I'm mostly good at making 4e monsters... And "good" to me is that it provided a challenge to my players.
Ask Hanzoku, Sirus, Apiks, Th4DwArfY1, or Mastahcheese about my end-game monsters. Undead Wurm, shadow clones of dead party members, a necromancer who had clones of the party fighting with him, and then a shadow demon that grew to I think 6x6 or 7x7 in size and gained max HP every time he grew. And his daily power killed the party's secondary tank after he was attacked twice with claws (he dropped an action point to use the daily power which the area of effect literally said "target: Everyone", which, if it was outside, had roughly a 1 mile radius.
The party's berserker did 200+ damage to it in one turn and it didn't even take it to half health.
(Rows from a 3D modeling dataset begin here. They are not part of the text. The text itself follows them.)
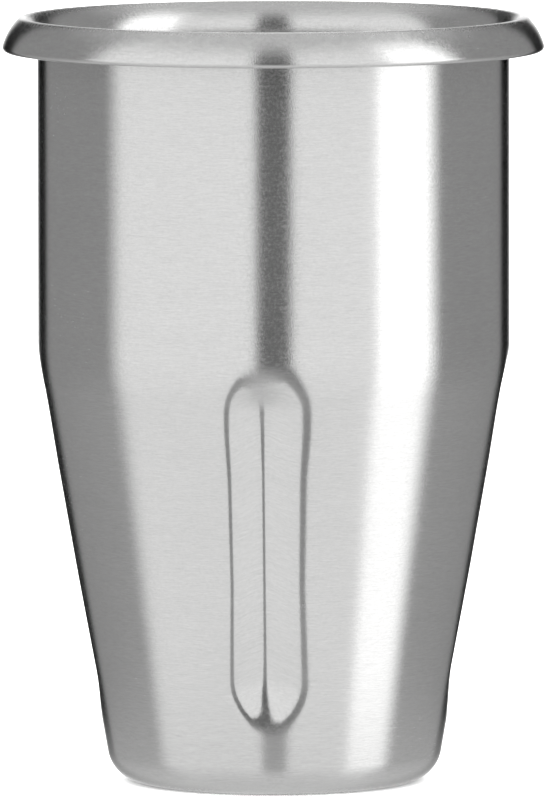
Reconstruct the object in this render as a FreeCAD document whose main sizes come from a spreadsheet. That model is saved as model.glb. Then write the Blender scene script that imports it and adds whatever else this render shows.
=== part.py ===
import FreeCAD, Part
import math
import os
import Sketcher

# A drink mixer's cup, drawn from one stainless sheet. Millimetres, +Z up, origin at the middle of
# the base. The sheet is written out as four zones that meet face to face: the base, the tapered
# wall with its pressed dents, the straight upper wall and the rolled rim.

SIZES = {
    "sheet": 0.8,
    "body_radius": 50.0,
    "taper_angle": 10.0,
    "knee_height": 89.0,
    "knee_bend": 53.0,
    "corner_bend": 7.6,
    "hollow_radius": 24.0,
    "hollow_step": 1.5,
    "hollow_ease": 0.2,
    "hollow_depth": 0.8,
    "base_top": 8.0,
    "taper_top": 102.0,
    "wall_top": 153.5,
    "dent_count": 4.0,
    "dent_depth": 2.65,
    "dent_bend": 5.5,
    "dent_flank": 22.0,
    "dent_reach": 9.0,
    "dent_lip": 8.0,
    "dent_low": 22.0,
    "dent_high": 82.0,
    "dent_low_run_out": 12.0,
    "dent_high_run_out": 22.0,
    "run_out_angle": 70.0,
    "flare_bend": 8.2,
    "crest_bend": 1.4,
    "crest_radius": 53.1,
    "cup_height": 162.4,
    "skirt_angle": 30.0,
    "skirt_length": 5.9,
    "roll_bend": 1.0,
    "roll_turn": 120.0,
    "hem_length": 5.5,
}

doc = FreeCAD.newDocument("mixing_cup")
sizes = doc.addObject("Spreadsheet::Sheet", "Sizes")
for row, (alias, value) in enumerate(SIZES.items(), start=1):
    sizes.set(f"A{row}", alias)
    sizes.set(f"B{row}", str(value))
    sizes.setAlias(f"B{row}", alias)
doc.recompute()

ORIGIN = (-1, 1)
LINE_START, LINE_END, ARC_CENTRE = 1, 2, 3
SLOPE = math.radians(SIZES["taper_angle"])
SLOPE_TEXT = "(Sizes.taper_angle * 1deg)"


def origin_plane(body, role):
    return [item for item in body.Origin.OriginFeatures if item.Role == role][0]


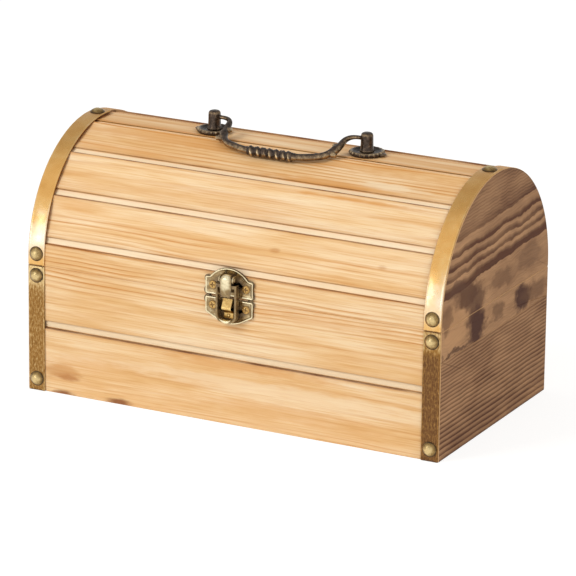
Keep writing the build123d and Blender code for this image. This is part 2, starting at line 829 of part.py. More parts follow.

This thing had like 700hp (mostly because the party could easily dish out well over 100 damage per turn with at-wills alone).The party was an Avenger, a Vampire, a ranger, a sorcerer, a paladin, a wizard, a spellblade, a warlock and a berserker. Those numbers also didn't account for the vampire or the avenger who joined halfway through the fight and were dead but returned characters. So 100 damage without their help. And instead of making it really hard to hit him, I made him have a stupidly high amount of HP to accommodate for the large damage output. The fact the party had no healer outside of a paladin was terrible for he majority of the game though...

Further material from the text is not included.